* begin Exercise data *
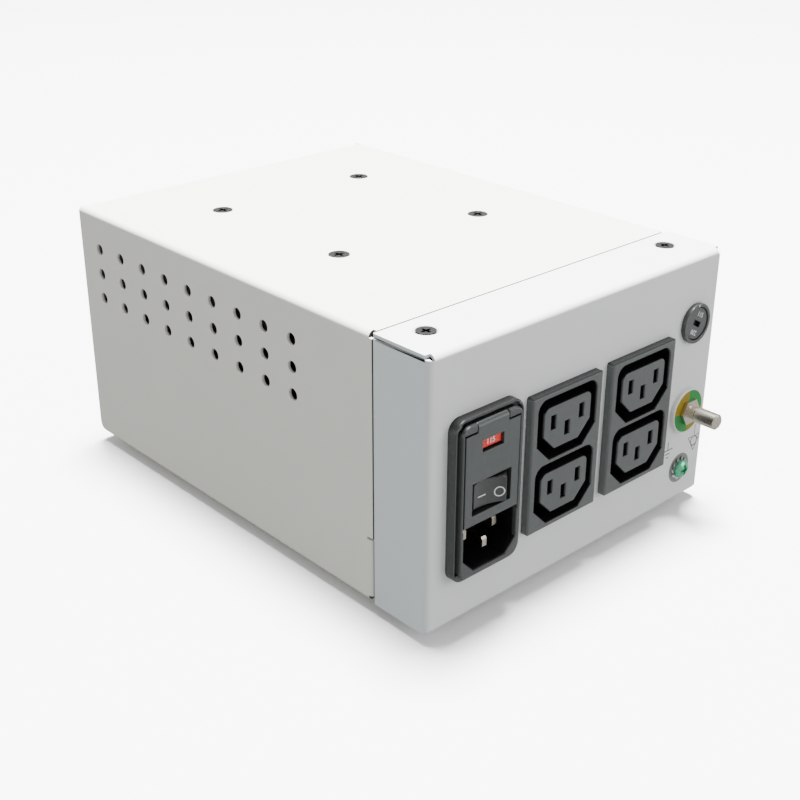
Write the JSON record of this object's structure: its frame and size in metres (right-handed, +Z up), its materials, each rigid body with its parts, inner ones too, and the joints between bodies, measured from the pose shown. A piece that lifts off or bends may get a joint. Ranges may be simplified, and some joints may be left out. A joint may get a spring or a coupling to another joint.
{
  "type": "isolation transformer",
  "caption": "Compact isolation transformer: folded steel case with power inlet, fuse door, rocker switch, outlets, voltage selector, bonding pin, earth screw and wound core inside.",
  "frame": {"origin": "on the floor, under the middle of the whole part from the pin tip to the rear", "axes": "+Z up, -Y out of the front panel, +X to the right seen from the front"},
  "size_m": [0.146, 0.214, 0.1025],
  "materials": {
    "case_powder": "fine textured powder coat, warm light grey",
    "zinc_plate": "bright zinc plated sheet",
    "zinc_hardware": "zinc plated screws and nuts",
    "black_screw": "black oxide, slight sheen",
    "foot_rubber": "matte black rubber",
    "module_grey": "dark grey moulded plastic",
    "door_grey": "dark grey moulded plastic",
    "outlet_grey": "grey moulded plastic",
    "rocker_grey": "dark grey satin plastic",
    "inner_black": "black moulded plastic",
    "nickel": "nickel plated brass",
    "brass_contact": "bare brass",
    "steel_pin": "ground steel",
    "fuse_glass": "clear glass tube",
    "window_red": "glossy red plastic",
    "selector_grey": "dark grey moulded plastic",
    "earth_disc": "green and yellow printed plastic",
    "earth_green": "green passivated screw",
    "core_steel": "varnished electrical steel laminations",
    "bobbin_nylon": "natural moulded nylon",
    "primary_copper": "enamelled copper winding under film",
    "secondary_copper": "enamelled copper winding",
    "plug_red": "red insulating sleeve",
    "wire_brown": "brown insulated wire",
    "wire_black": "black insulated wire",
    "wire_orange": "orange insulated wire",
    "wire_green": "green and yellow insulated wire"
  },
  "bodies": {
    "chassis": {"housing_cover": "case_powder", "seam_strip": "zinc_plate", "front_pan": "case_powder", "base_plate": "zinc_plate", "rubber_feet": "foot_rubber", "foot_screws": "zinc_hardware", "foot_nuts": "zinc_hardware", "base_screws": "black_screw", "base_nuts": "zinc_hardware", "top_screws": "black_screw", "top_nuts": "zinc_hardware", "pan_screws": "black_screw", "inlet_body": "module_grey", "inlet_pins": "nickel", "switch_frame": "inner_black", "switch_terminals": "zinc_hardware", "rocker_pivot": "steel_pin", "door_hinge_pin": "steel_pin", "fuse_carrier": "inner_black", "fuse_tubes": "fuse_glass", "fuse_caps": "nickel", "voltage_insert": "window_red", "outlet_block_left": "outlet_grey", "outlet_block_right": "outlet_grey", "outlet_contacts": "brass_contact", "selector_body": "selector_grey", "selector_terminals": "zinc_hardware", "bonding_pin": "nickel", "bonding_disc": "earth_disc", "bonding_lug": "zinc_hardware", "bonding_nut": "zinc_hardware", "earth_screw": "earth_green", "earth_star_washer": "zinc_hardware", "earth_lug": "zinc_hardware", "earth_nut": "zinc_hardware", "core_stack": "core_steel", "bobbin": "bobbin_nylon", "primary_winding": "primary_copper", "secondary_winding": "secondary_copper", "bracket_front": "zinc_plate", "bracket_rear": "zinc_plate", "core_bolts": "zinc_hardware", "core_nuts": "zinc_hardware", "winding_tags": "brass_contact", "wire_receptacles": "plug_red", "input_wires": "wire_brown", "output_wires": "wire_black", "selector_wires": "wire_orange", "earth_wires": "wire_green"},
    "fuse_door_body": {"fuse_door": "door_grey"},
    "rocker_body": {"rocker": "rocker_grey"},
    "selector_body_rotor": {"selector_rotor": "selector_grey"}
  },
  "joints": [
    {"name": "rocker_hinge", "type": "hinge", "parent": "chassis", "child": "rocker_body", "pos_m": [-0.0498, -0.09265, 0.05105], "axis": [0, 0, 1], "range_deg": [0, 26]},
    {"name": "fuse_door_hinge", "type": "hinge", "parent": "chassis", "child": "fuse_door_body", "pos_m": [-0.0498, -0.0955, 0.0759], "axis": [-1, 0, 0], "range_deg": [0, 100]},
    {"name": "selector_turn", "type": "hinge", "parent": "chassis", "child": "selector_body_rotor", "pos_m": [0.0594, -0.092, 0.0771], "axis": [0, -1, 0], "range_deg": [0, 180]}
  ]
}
* end Exercise data *
* begin Exercise data *
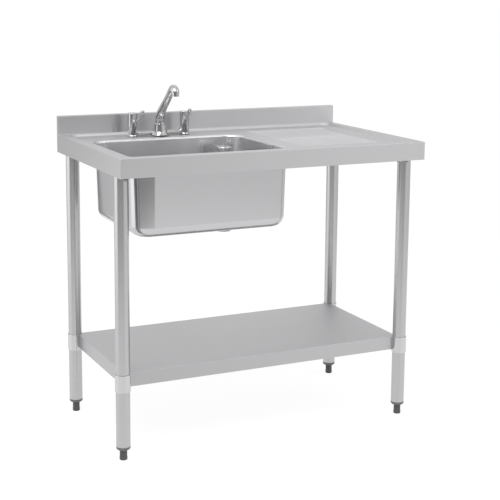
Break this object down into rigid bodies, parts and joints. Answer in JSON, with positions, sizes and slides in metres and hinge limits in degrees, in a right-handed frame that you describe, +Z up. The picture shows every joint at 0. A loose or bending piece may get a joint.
* end Exercise data *
__Problem statement__.
Filter the entries above down to the lines containing the word "joints".

__Response to the exercise__.
Write the JSON record of this object's structure: its frame and size in metres (right-handed, +Z up), its materials, each rigid body with its parts, inner ones too, and the joints between bodies, measured from the pose shown. A piece that lifts off or bends may get a joint. Ranges may be simplified, and some joints may be left out. A joint may get a spring or a coupling to another joint.
  "joints": [
Break this object down into rigid bodies, parts and joints. Answer in JSON, with positions, sizes and slides in metres and hinge limits in degrees, in a right-handed frame that you describe, +Z up. The picture shows every joint at 0. A loose or bending piece may get a joint.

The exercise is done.